Exercise brief
The entire listing is to be repeated verbatim.

Material provided

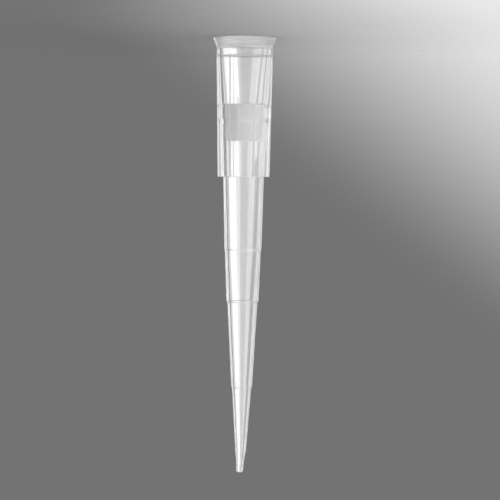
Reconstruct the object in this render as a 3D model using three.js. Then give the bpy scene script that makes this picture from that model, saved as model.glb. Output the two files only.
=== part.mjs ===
// A filter tip for a 200 microlitre air-displacement pipette, standing on its rim.
// Millimetres, +Z up. The origin is the centre of the rim's flat face, and the point is uppermost.
// Two pieces: the tip, moulded in one shot of clear polypropylene, and the porous plug in its bore.
import * as THREE from 'three';

// ---- Driving dimensions, in millimetres ----------------------------------------------------------

// Lengths of the stretches of the tip, in order from the rim to the point.
const flareHeight = 1.15; // the rim's outward flare
const flareBlend = 0.22; // the end of the flare, where it curves into the collar
const partingDrop = 1.0; // from the flare to the mould's parting step
const partingBand = 0.35; // height of that step
const collarStraight = 13.55; // from the parting step to the rack shoulder
const barrelTo100 = 8.45; // rack shoulder to the 100 microlitre ledge
const barrelTo50 = 6.05; // on to the 50 microlitre ledge
const barrelTo10 = 10.05; // on to the 10 microlitre ledge
const barrelToNozzle = 7.45; // on to where the point necks in
const neckLength = 1.35; // the necking
const neckBlend = 0.3; // the end of the necking, where it curves into the nozzle
const nozzleLength = 1.1; // the fine nozzle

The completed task
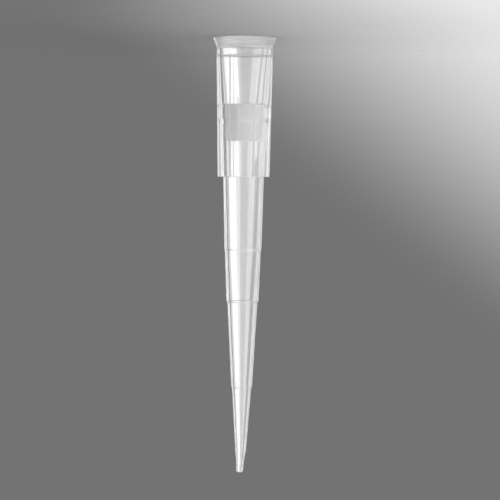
Reconstruct the object in this render as a 3D model using three.js. Then give the bpy scene script that makes this picture from that model, saved as model.glb. Output the two files only.
=== part.mjs ===
// A filter tip for a 200 microlitre air-displacement pipette, standing on its rim.
// Millimetres, +Z up. The origin is the centre of the rim's flat face, and the point is uppermost.
// Two pieces: the tip, moulded in one shot of clear polypropylene, and the porous plug in its bore.
import * as THREE from 'three';

// ---- Driving dimensions, in millimetres ----------------------------------------------------------

// Lengths of the stretches of the tip, in order from the rim to the point.
const flareHeight = 1.15; // the rim's outward flare
const flareBlend = 0.22; // the end of the flare, where it curves into the collar
const partingDrop = 1.0; // from the flare to the mould's parting step
const partingBand = 0.35; // height of that step
const collarStraight = 13.55; // from the parting step to the rack shoulder
const barrelTo100 = 8.45; // rack shoulder to the 100 microlitre ledge
const barrelTo50 = 6.05; // on to the 50 microlitre ledge
const barrelTo10 = 10.05; // on to the 10 microlitre ledge
const barrelToNozzle = 7.45; // on to where the point necks in
const neckLength = 1.35; // the necking
const neckBlend = 0.3; // the end of the necking, where it curves into the nozzle
const nozzleLength = 1.1; // the fine nozzle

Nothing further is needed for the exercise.